Ministra do Supremo Tribunal Federal (STF), Cármen Lúcia participou do 11° Congresso Internacional de Jornalismo Investigativo da Associação Brasileira de Jornalismo Investigativo (Abraji). Em encontro para discutir a liberdade de imprensa e expressão no judiciário, a magistrada conversou com Míriam Leitão e criticou as ações de juízes contra profissionais da Gazeta do Povo. Para ela, o caso se trata de grave perseguição à imprensa.
De acordo com Cármen, a situação muda o que estava sendo falado até agora sobre censura judicial e distorce o direito à privacidade. “Os juízes são servidores públicos e o que diz respeito as suas funções são públicas. Os dados divulgados pelos jornalistas da Gazeta do Povo não eram proibidos e fazem parte da transparência”, comentou. Sobre o julgamento, a ministra ressaltou que como parte interessada os juízes não podem apreciar os casos.
“O que nos for considerado como atingindo expectativa, interesse ou direito, vai se entrar no Poder Judiciário, vai se ingressar na condição de parte, por isso eu chamei a atenção que não sabemos a decisão que um juiz pode provocar, se ele tiver qualquer impossibilidade de julgar com imparcialidade, a parte contra aquele jornalista ou aquela empresa jornalística que ele considerou, esse juiz não poderá julgar”, explicou.
Em tom bem humorado, Cármen recheou a conversa com referências literárias – em citações que foram de Cecília Meireles a Guimarães Rosa – e histórias inusitadas. O debate foi ampliado, ainda, para a transparência do poder Judiciário e os “vazamentos seletivos” que frequentemente são vistos na imprensa durante a cobertura da Operação Lava Jato.
Equipe pode ser condenada
O ‘Jornal Nacional’ divulgou na última semana que a equipe da Gazeta do Povo corre o risco de ser condenada por ter faltado em uma audiência na sexta-feira, 24. Segundo as informações, com o aumento do número de ações, os profissionais precisavam participar de duas audiências praticamente no mesmo horário, só que a quase 400 quilômetros de distância uma da outra.

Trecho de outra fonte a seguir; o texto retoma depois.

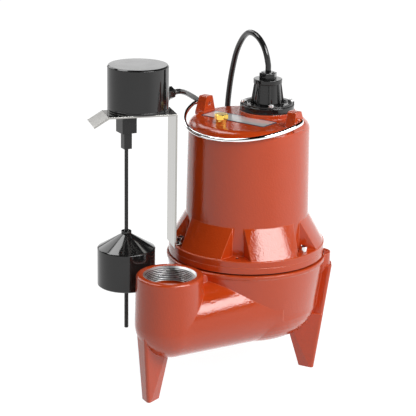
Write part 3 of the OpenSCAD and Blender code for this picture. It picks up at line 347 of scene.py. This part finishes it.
# ---------------------------------------------------------------------
# Mesh helpers
def new_piece(name, points, faces, material, body, smooth=True):
    """A piece of the scene that rides on a body of the frame."""
    mesh = bpy.data.meshes.new(name)
    mesh.from_pydata([tuple(p) for p in points], [], faces)
    mesh.materials.append(material)
    mesh.polygons.foreach_set("use_smooth", [smooth] * len(mesh.polygons))
    piece = bpy.data.objects.new(name, mesh)
    bpy.context.scene.collection.objects.link(piece)
    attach(piece, body)
    return piece


def tube_mesh(path, radius, sides=12):
    """Points and faces of a tube along a path, closed at both ends."""
    path = [Vector(p) for p in path]
    points, faces = [], []
    side = None
    count = len(path)
    for i, p in enumerate(path):
        ahead = path[min(i + 1, count - 1)]
        behind = path[max(i - 1, 0)]
        d = (ahead - behind).normalized()
        if side is None:
            side = d.orthogonal()
        side = (side - side.dot(d) * d).normalized()
        other = d.cross(side)
        for k in range(sides):
            a = 2 * math.pi * k / sides
            points.append(p + radius * (math.cos(a) * side
                                        + math.sin(a) * other))
    for i in range(count - 1):
        for k in range(sides):
            a, b = i * sides + k, i * sides + (k + 1) % sides
            faces.append((a, b, b + sides, a + sides))
    faces.append(tuple(range(sides - 1, -1, -1)))
    faces.append(tuple((count - 1) * sides + k for k in range(sides)))
    return points, faces


def smooth_path(points, steps):
    """Catmull-Rom curve through the points, with even parts."""
    pts = [Vector(p) for p in points]
    out = []
    for i in range(len(pts) - 1):
        p1, p2 = pts[i], pts[i + 1]
        p0 = pts[i - 1] if i else 2 * p1 - p2
        p3 = pts[i + 2] if i + 2 < len(pts) else 2 * p2 - p1
        for s in range(steps):
            t = s / steps
            out.append(0.5 * ((2 * p1) + (p2 - p0) * t
                              + (2 * p0 - 5 * p1 + 4 * p2 - p3) * t * t
                              + (3 * p1 - p0 - 3 * p2 + p3) * t ** 3))
    out.append(pts[-1])
    return out


# ---------------------------------------------------------------------
# Cords: routes, coils and tails as in the source of the solids, in mm of
# the pump's frame
COIL_GAP = 0.5     # between turns that lie side by side
COIL_LAYERS = 4
COIL_RINGS = 48    # points for each turn
TIE = 1.0          # thickness of the ties under the coil
TAIL_BEND = 4.3    # radius of the tail's bend, in diameters
TAIL_STEPS = 16
ROUTE_STEPS = 3    # parts between two points of a route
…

Ao ‘JN’, o jornalista Chico Marés, que está sendo processado, falou que era fisicamente impossível participar dos dois eventos. “A não ser que a gente se teletransportasse de um lugar para o outro, não teria como comparecer as duas ao mesmo tempo”, disse.
Desde abril, quando começaram as ações, os repórteres já percorreram mais de nove mil quilômetros. “O que está em questão aqui não é se eles têm ou não direito a entrar na Justiça, mas sim a forma que eles entraram na Justiça que é uma agressão mesmo, uma agressão ao nosso trabalho, à Gazeta do Povo e, sobretudo, à liberdade de imprensa”, afirmou Marés ao jornalístico da Globo.
Entenda o caso da Gazeta do Povo
A Gazeta do Povo e cinco repórteres do jornal foram processados por magistrados do Paraná por causa de reportagens publicadas nos dias 15, 16 e 17 de fevereiro de 2016. As matérias abordaram o conceito de “teto constitucional” e remuneração que ultrapassa o teto, ainda que dentro da legalidade. Os processos foram abertos em diferentes cidades no Juizado Especial, que aceita causas de pequeno valor (até 40 salários mínimos).
A Gazeta do Povo afirma que as reportagens foram feitas com informações públicas disponibilizadas no Portal da Transparência. Segundo os dados da matéria, o rendimento médio de juízes e membros do Ministério Público no Paraná superou o teto de R$ 30.471,10 em mais de 20% no ano de 20145. As ações indenizatórias contra o conteúdo foram ajuizadas mesmo depois de o jornal ter feito esclarecimentos em seu editorial e publicado o direito de resposta solicitado pela Associação dos Magistrados do Paraná (Amapar) e Associação Paranaense do Ministério Público (APMP).
A situação acaba por prejudicar o trabalho do impresso e dos profissionais, que estão sendo obrigados a deixar a redação para comparecer a todas as audiências pessoalmente, sob pena de serem condenados à revelia. A direção da Gazeta do Povo conta que o impedimento é comprovado com audiências marcadas para datas próximas ou mesmo coincidentes em locais distantes dentro do Paraná.